Originally published August 28. Julia Wilkinson has since provided photos seen to the right.
Column by Kristen Heiss
COLLEGE STATION, Texas, August 28. WITH thousands of athletes milling around and a 24-hour cafeteria for the hungry competitors, the Olympic Village is truly a small city. The Village is always one of the highlights at the Olympics for the athletes. Everyone at home watching the Games hears about the Village on television, but most are left wondering about the city of athletes. So, Swimming World asks what is the Village really like?
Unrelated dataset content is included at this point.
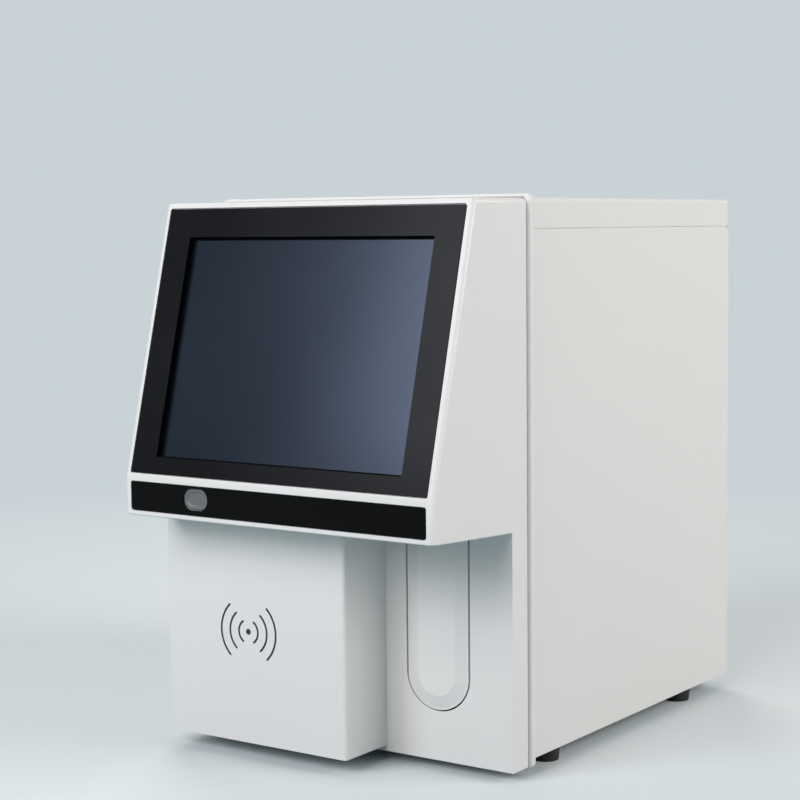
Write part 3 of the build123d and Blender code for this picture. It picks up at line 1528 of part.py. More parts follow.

The athletes slept in standard rooms, each with two twin beds, two closets, two desks, lamps, and a table. Greeting each athlete when they walked into their room was a framed picture on the bed for the athlete to take home. The pictures were drawn by Chinese children and then framed as gifts for the Olympic competitors.
One of the first things the athletes mention when talking about the Village is the eating hall. Triin Aljand, who competed for Estonia in the Olympics, said that there is every kind of food imaginable in the Village cafeteria. An athlete could find the stereotypical American fast food, like McDonalds, which had a sign reading "Breakfast of Champions" in the cafeteria at the village. Aljand said that as the Games progressed and more athletes finished competing, the number of people eating at McDonalds increased significantly. For those competitors who weren't looking for a burger and fries before their main event, the cafeteria in the Village offered a variety of choices, including Mediterranean and traditional Asian cuisine. Aljand also commented on the wide variety of fruits that one could find at the cafeteria. Another hit among the swimmers was the bowl of Snickers.
Besides the food, there were also several other useful amenities in the Village. There was a large arcade where the athletes could spend time to get their minds off the Games. If the athletes grew bored playing inside, they could stroll out to the Gardens. Or if walking around the Village became too tedious, there were buses running all around the Village and to the Olympic venues.
Not only were the athletes in the Village fed and entertained, but the health clinic was available to keep the athletes in top condition. Called the Polyclinic, the main medical center in the village was the hub for any possible malady that an athlete might need treated. Alia Atkinson, a competitor for Jamaica at the Games, said that her teammate had a root canal done at the Polyclinic while staying at the Village.
There was also plenty of opportunity for socializing in the Village. Atkinson said that you could "walk out your door and meet someone new everyday." One of the best ways to break the ice and to meet someone new was to trade pins. For Atkinson, meeting other athletes was the best part of the Games, whether they were stars of the Olympics or not. At one point, Atkinson was walking down the hall and saw a large gathering of people taking pictures with a tall man. She didn't recognize him, and finally asked someone, who said the man was the Tae Kwon Do world champion. For some of the mainstream athletes, however, it was difficult to remain out of the limelight while at the Village. As one Olympic coach said, if a crowd of athletes went running by, it was because they were heading to accost a well-known athlete. Apparently Kobe Bryant and Yao Ming were especially popular in the Village, and these athletic stars were constantly being followed by a string of admirers.
All in all, living in the Olympic Village sounds like the ideal life for an athlete. However, the average citizen shouldn't get their hopes up: security to get into the Olympic Village is extremely tight, with security stations posted at each of the four entrances. However, as Atkinson said, the athlete credentials were like having a "passport" to the Olympic Village, and it must have been an experience to be able to live in the city of athletes at the 2008 Olympic Games.